Directions for this task => Set down only the lines running from the one with "translate([0, -mid_y, 0])" to the one with "obj.matrix_world = world", both lines included, exactly as they stand, please.

Supplied information =>
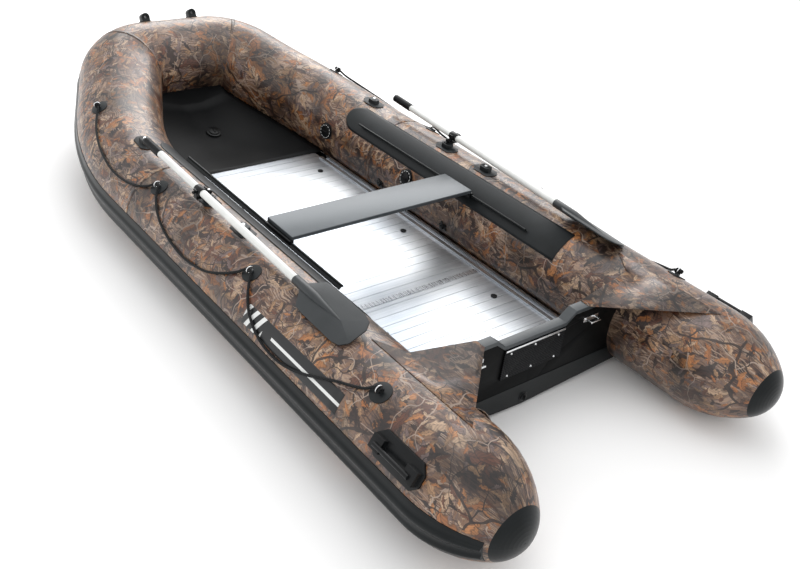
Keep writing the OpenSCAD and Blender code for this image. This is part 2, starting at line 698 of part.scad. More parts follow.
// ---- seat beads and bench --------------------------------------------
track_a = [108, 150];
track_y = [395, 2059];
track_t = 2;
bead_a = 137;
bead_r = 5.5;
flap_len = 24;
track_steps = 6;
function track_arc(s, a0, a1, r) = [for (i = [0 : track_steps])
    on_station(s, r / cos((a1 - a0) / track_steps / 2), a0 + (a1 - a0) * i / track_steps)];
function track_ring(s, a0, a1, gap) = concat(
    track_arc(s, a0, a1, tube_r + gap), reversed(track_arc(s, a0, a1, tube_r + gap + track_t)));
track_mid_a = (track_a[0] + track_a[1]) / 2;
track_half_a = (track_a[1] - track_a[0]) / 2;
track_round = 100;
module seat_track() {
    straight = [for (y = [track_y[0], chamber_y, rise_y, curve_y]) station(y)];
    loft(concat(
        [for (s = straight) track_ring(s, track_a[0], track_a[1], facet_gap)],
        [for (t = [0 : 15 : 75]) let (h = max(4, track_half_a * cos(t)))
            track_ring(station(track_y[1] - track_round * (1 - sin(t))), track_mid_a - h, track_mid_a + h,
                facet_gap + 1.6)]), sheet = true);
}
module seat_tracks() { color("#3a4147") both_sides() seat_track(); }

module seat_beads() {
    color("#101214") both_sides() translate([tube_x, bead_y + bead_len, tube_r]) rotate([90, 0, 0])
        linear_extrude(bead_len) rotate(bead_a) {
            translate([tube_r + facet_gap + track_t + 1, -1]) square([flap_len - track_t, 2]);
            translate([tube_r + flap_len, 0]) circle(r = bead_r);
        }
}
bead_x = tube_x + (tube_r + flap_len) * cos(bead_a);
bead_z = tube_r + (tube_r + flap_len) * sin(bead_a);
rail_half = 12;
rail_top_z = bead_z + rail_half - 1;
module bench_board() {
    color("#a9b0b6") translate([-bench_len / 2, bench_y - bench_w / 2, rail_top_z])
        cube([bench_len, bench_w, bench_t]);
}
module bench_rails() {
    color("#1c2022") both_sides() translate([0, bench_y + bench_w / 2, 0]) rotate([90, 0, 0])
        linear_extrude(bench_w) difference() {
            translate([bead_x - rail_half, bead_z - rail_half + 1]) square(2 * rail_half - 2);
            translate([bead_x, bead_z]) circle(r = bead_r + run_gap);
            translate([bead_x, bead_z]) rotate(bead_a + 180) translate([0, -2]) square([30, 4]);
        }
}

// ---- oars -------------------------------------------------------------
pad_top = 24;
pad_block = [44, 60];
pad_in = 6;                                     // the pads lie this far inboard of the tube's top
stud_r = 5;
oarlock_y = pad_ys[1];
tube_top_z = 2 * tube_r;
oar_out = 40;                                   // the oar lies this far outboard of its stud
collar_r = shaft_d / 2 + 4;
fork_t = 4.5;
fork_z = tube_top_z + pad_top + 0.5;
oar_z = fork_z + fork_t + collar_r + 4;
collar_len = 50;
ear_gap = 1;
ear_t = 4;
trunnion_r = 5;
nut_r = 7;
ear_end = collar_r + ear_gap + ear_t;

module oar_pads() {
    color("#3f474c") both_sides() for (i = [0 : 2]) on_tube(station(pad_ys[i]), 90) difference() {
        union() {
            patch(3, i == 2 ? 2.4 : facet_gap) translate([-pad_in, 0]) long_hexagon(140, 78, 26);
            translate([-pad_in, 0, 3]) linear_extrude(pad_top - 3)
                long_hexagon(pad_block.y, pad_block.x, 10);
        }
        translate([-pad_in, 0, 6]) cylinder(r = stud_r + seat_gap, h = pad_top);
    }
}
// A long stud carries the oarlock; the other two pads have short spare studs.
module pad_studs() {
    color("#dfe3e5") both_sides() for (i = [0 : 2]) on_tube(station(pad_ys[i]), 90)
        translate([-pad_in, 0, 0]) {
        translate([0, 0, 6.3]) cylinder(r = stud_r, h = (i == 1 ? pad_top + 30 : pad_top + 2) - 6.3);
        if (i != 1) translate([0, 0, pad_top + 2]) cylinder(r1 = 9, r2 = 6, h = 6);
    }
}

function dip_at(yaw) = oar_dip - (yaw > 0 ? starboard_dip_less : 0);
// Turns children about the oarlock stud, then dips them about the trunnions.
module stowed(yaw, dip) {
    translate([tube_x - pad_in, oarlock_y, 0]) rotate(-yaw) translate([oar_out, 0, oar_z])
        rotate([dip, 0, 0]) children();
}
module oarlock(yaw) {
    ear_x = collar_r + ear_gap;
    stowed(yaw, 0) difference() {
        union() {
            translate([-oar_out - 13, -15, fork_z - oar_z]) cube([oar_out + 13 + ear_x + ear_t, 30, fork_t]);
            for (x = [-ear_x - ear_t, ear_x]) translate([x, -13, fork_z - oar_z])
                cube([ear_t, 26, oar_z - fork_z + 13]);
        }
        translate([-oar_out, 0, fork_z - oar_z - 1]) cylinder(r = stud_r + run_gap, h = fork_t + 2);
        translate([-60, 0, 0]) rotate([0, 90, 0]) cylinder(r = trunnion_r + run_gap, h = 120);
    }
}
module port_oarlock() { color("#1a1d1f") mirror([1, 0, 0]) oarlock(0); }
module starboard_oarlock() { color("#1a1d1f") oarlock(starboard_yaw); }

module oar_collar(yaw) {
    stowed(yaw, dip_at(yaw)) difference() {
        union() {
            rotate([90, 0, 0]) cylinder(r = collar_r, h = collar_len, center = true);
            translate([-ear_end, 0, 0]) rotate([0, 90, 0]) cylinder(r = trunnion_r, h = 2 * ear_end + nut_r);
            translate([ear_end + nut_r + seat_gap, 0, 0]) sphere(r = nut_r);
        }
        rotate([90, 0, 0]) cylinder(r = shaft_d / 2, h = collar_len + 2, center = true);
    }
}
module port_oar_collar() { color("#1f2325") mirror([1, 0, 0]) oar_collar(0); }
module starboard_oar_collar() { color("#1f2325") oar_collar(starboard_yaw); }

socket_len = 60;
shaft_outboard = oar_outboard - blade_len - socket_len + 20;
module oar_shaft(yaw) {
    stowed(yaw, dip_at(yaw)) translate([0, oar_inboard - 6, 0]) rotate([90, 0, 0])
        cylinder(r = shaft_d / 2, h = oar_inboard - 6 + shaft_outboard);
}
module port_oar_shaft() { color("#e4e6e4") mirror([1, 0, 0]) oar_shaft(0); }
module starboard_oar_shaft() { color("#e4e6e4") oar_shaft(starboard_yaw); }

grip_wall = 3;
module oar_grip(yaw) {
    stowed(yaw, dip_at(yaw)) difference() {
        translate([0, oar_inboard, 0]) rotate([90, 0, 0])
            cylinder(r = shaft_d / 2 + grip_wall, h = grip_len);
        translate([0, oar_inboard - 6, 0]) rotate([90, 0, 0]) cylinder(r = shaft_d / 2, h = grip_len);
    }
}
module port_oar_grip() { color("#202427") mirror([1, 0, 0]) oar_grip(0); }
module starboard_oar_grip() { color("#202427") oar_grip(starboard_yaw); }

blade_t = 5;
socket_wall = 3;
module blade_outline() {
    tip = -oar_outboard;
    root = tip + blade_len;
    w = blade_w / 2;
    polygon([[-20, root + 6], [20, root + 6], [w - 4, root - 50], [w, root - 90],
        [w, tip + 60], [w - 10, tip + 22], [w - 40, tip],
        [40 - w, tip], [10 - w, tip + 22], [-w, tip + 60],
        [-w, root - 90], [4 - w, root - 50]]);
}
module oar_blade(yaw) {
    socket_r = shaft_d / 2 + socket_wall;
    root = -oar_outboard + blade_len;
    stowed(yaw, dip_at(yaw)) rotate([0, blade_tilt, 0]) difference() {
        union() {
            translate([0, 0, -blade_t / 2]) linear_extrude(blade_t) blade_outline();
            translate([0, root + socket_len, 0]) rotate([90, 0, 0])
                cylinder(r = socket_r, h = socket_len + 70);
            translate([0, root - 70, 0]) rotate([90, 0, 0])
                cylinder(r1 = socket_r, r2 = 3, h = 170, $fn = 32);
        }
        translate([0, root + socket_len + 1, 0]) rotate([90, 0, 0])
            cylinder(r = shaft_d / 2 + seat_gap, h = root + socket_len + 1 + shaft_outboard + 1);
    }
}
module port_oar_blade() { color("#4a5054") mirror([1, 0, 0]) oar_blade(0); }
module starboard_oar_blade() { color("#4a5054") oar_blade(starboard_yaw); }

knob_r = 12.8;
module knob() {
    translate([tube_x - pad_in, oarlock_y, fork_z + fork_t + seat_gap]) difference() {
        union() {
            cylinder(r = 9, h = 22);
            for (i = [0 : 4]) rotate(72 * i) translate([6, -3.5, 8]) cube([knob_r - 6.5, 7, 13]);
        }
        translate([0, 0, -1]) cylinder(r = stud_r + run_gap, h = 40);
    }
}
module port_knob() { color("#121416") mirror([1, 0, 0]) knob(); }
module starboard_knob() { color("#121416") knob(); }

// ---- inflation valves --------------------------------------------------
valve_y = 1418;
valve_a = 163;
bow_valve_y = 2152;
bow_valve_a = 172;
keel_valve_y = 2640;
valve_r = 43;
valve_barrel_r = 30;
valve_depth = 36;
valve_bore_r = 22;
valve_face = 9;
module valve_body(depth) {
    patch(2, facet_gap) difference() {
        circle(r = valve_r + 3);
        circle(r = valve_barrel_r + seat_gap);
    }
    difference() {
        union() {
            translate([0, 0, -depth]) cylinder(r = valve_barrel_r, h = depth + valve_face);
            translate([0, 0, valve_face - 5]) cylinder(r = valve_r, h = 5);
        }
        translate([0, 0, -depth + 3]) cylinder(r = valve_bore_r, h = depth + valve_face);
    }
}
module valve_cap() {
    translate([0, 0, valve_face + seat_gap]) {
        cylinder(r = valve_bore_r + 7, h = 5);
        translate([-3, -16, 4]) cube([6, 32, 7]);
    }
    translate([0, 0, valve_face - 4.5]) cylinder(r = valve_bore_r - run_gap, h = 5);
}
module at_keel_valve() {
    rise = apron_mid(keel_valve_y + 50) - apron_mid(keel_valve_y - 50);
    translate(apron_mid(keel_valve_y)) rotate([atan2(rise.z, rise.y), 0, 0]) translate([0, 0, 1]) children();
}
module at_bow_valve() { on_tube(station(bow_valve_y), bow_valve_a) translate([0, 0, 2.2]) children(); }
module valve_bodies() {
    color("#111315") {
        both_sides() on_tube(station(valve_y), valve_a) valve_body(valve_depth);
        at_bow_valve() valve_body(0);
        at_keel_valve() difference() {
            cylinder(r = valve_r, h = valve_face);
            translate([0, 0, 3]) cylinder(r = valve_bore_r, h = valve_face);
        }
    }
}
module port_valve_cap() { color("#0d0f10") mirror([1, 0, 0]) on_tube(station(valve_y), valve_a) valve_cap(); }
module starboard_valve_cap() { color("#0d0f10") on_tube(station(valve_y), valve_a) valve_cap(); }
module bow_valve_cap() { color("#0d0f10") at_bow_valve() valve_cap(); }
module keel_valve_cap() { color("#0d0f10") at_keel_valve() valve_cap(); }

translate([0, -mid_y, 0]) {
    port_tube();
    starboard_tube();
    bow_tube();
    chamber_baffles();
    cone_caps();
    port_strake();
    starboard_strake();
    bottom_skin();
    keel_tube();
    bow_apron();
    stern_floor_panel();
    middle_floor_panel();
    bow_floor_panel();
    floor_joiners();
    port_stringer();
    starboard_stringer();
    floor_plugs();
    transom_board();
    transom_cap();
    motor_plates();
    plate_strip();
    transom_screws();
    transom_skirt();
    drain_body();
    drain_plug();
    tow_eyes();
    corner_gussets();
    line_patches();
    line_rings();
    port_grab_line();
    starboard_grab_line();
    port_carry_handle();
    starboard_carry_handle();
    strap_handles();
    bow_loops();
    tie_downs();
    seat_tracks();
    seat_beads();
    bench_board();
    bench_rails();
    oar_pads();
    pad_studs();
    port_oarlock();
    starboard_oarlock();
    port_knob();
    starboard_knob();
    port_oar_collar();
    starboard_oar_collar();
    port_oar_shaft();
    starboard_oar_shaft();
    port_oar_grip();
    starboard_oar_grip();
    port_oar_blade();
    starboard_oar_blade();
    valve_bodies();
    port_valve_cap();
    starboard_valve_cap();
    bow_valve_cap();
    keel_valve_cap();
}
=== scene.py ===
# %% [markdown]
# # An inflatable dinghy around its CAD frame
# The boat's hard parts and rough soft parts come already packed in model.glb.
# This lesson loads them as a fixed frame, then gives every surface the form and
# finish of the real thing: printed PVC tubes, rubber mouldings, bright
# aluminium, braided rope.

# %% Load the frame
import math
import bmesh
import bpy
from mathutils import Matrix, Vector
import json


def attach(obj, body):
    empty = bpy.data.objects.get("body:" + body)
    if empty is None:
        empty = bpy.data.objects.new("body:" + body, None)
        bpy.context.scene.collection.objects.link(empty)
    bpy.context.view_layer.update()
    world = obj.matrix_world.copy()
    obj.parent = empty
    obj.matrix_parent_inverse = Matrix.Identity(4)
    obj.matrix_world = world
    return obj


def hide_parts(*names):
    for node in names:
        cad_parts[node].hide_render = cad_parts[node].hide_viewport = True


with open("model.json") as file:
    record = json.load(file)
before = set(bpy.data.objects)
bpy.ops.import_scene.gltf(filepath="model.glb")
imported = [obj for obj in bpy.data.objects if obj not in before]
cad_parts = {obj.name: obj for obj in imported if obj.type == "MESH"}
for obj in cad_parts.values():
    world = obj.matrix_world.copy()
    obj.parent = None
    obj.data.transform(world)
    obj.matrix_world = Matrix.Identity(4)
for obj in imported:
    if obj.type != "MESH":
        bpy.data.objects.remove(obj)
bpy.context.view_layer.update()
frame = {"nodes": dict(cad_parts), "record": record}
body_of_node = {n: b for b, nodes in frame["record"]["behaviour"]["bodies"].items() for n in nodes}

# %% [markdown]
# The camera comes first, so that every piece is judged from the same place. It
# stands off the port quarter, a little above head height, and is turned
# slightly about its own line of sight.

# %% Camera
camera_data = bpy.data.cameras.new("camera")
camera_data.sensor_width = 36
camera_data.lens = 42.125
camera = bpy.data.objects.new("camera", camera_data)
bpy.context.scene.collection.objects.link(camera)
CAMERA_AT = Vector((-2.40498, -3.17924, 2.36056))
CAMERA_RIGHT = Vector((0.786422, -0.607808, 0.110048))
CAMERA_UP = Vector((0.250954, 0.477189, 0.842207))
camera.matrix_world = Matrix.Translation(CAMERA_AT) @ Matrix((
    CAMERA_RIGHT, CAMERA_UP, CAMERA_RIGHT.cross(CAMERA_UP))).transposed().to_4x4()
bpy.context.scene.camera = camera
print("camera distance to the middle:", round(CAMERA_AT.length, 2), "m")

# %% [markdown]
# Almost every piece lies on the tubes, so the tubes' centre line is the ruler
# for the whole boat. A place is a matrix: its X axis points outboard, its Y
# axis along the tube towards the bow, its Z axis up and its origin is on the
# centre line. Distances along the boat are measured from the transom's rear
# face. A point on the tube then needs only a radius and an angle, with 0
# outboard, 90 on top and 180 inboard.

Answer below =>
translate([0, -mid_y, 0]) {
    port_tube();
    starboard_tube();
    bow_tube();
    chamber_baffles();
    cone_caps();
    port_strake();
    starboard_strake();
    bottom_skin();
    keel_tube();
    bow_apron();
    stern_floor_panel();
    middle_floor_panel();
    bow_floor_panel();
    floor_joiners();
    port_stringer();
    starboard_stringer();
    floor_plugs();
    transom_board();
    transom_cap();
    motor_plates();
    plate_strip();
    transom_screws();
    transom_skirt();
    drain_body();
    drain_plug();
    tow_eyes();
    corner_gussets();
    line_patches();
    line_rings();
    port_grab_line();
    starboard_grab_line();
    port_carry_handle();
    starboard_carry_handle();
    strap_handles();
    bow_loops();
    tie_downs();
    seat_tracks();
    seat_beads();
    bench_board();
    bench_rails();
    oar_pads();
    pad_studs();
    port_oarlock();
    starboard_oarlock();
    port_knob();
    starboard_knob();
    port_oar_collar();
    starboard_oar_collar();
    port_oar_shaft();
    starboard_oar_shaft();
    port_oar_grip();
    starboard_oar_grip();
    port_oar_blade();
    starboard_oar_blade();
    valve_bodies();
    port_valve_cap();
    starboard_valve_cap();
    bow_valve_cap();
    keel_valve_cap();
}
=== scene.py ===
# %% [markdown]
# # An inflatable dinghy around its CAD frame
# The boat's hard parts and rough soft parts come already packed in model.glb.
# This lesson loads them as a fixed frame, then gives every surface the form and
# finish of the real thing: printed PVC tubes, rubber mouldings, bright
# aluminium, braided rope.

# %% Load the frame
import math
import bmesh
import bpy
from mathutils import Matrix, Vector
import json


def attach(obj, body):
    empty = bpy.data.objects.get("body:" + body)
    if empty is None:
        empty = bpy.data.objects.new("body:" + body, None)
        bpy.context.scene.collection.objects.link(empty)
    bpy.context.view_layer.update()
    world = obj.matrix_world.copy()
    obj.parent = empty
    obj.matrix_parent_inverse = Matrix.Identity(4)
    obj.matrix_world = world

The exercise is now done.